In the Middle Ages and the Renaissance, the doubt wasn’t as much in our immortality, and in the existence of a life beyond our mortal life, but in the nature of heaven, and in the rewards and punishments waiting those who left the earthly existence.

Some mystics have given voice to what was written in the Bible, in the Corinthians: «No eye has seen, no ear has heard, and no mind has imagined what God has prepared for those who love him». That’s the case of John Donne, in the eighteenth century: The «Dead shall awake as Jacob did (…) And through the gate of heaven they shall enter, and in that house they shall dwell, where there shall be no Cloud nor Sun, no darkness nor dazzling, but one equal light, no noise nor silence, but one equal music, no fear nor hopes, but one equal possession, no foes nor friends, but one equal communion and identity, no ends nor beginnings but one equal eternity.»

Yet some obstinate questions remain. How to conceive life after-death? The Bible, in Corinthians, puts the problem: «But someone will say: How are the dead raised, and with what kind of body do they come?»

Does punishment exist in life after death? Do evil people become good, denying what they were? Are only the good resurrected to enjoy immortality? And hell, does it exist?

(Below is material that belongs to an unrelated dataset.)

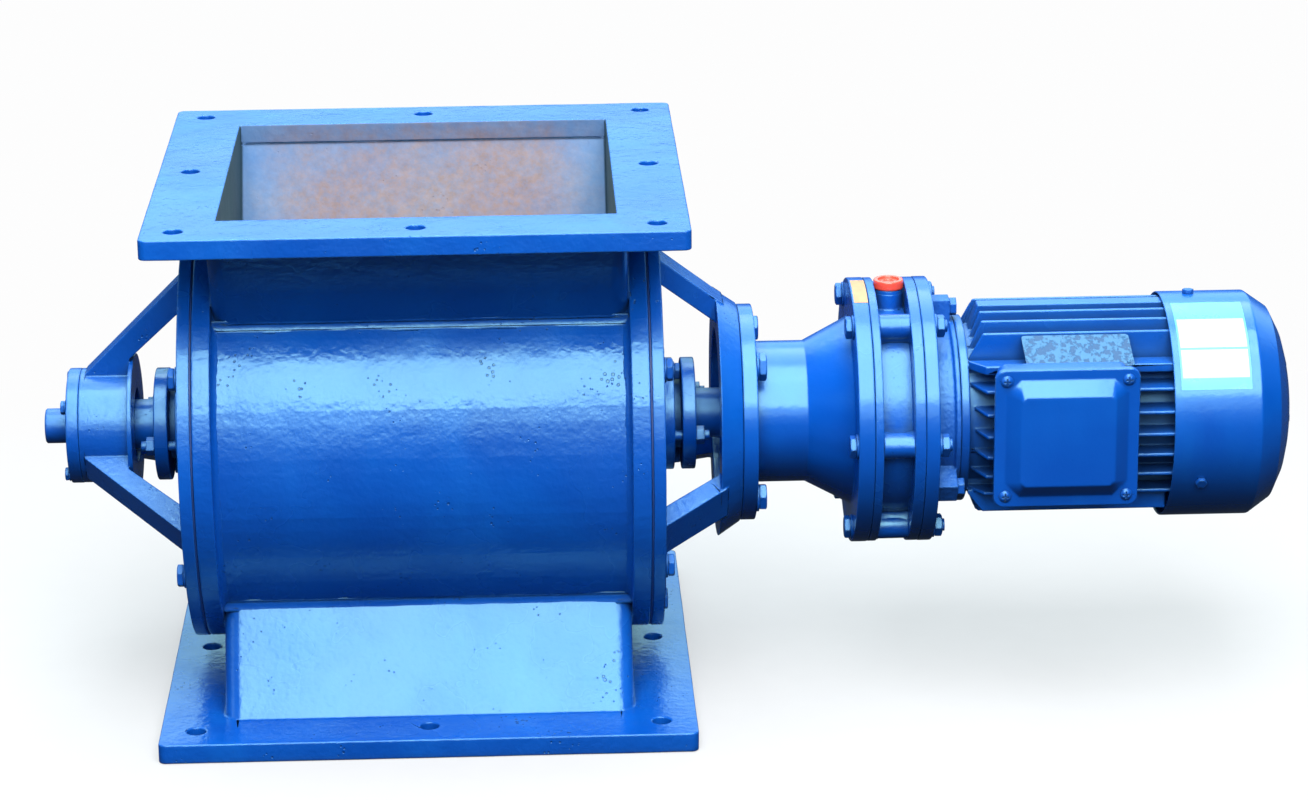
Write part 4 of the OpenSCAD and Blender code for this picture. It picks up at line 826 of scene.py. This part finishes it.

The answers are obviously very divergent, even on the Christian side. To some fundamentalist theologians, hell is unavoidable. «The absence of hell would be an extreme of injustice, because it would be to concede the same end to Saint Vincent de Paul and Marat, Judas, Nero or Messalina. The last four are already there, undoubtedly. To replace hell by  purgatory would also be very unjust», said an outstanding French priest of the nineteenth century.

But one can argue against this. Divine good presupposes forgiveness and conciliation. The continuity and the transposition of vices and earthly situations don’t make sense. We can postulate that it’s wrong to give too much importance to human wickedness and crimes.

That’s what the words of Compte-Sponville suggest: «All sins, of course, deserve to be treated with mercy: we all do what we can, and life is too hard and too cruel for us to condemn anyone for failing in this area. Does anyone know what he himself would do if faced with the worst and how much truth could he bear under such circumstances?»